If you had the potential to prevent or lessen the risk of cognitive decline as you grew older, how much would you be prepared to pay for it?
What would you say to 15 dollars per week? That’s roughly the cost of a professionally-programmed pair of hearing aids, which the latest research demonstrates can lessen the risk of cognitive decline in seniors with hearing loss.
Hearing Loss and Cognitive Decline
A recent study published in the Journal of the American Geriatrics Society found that “self-reported hearing loss is associated with accelerated cognitive decline in older adults; hearing aid use attenuates such decline.”
The study observed 3,670 adults age 65 and older during a 25 year duration. The study found that the level of cognitive decline was greater in people with hearing loss compared to those with normal hearing. But the participants with hearing loss who used hearing aids exhibited no difference in the level of cognitive decline compared with those with normal hearing.
Multiple studies out of Johns Hopkins University have likewise established that hearing loss is connected with more rapid cognitive decline, depression, and in some cases even dementia.
So, hearing loss can lead to accelerated rates of cognitive decline, but using hearing aids can prevent this decline. The question is, how does hearing loss result in cognitive decline?
A generally accepted theory is that hearing loss has a tendency to limit social interaction and stimulation to the auditory region of the brain, resulting in changes in brain chemistry and structure. These modifications are believed to account for the drop in cognitive function as well as the onset of depressive signs and symptoms.
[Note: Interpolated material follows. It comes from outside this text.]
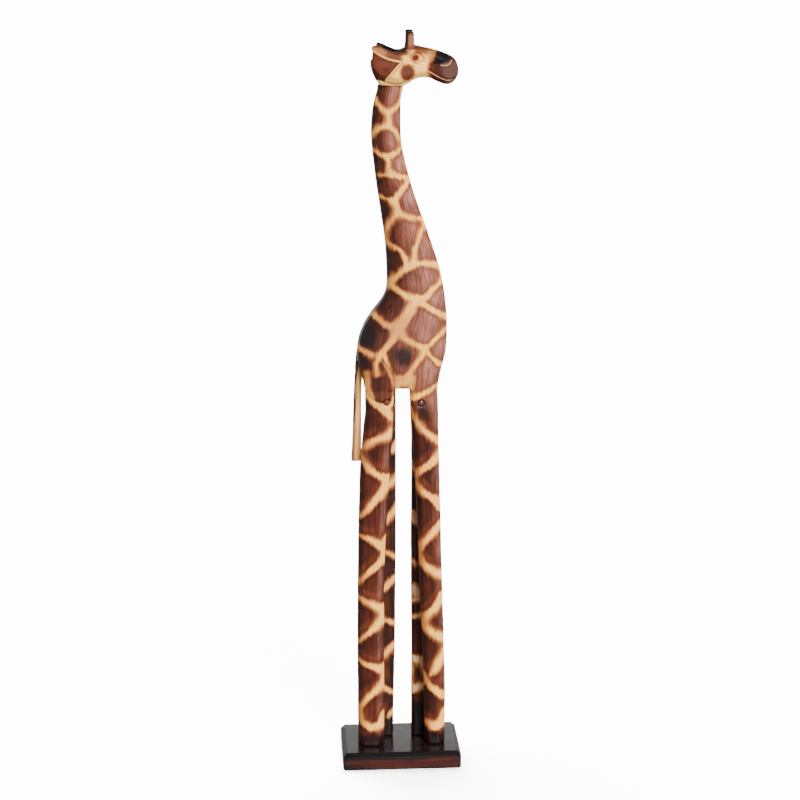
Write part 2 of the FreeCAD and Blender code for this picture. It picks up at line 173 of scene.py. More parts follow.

Hearing Loss and Mortality
Another study out of Johns Hopkins University evaluated 1,666 adults age 70 or older who had received a hearing examination. The participants were placed into three categories: (1) no hearing loss, (2) mild hearing loss, and (3) moderate to severe hearing loss. Then, mortality was examined for each group, with the following results, as described by Johns Hopkins researchers:
“Interestingly, after adjusting for demographic characteristics and cardiovascular risk factors, their results suggested that moderate or more severe hearing loss was associated with a 39% increased risk of mortality, while a mild hearing loss had a 21% increased risk of mortality, compared to those with normal hearing.”
This is not to imply that hearing loss directly effects mortality rates, but instead that the negative effects of hearing loss can. Hearing loss has been found to result in cognitive decline and reduced levels of social interaction and physical activity. This triggers changes to the brain and reduced physical and social activity levels, which more obviously can impact mortality rates.
Hearing Aids Can Help
The real price of hearing loss, then, is a great deal more than simply inconvenience or missing out on a few conversations. Hearing loss could sacrifice your mental, physical, and social health—and possibly even your life.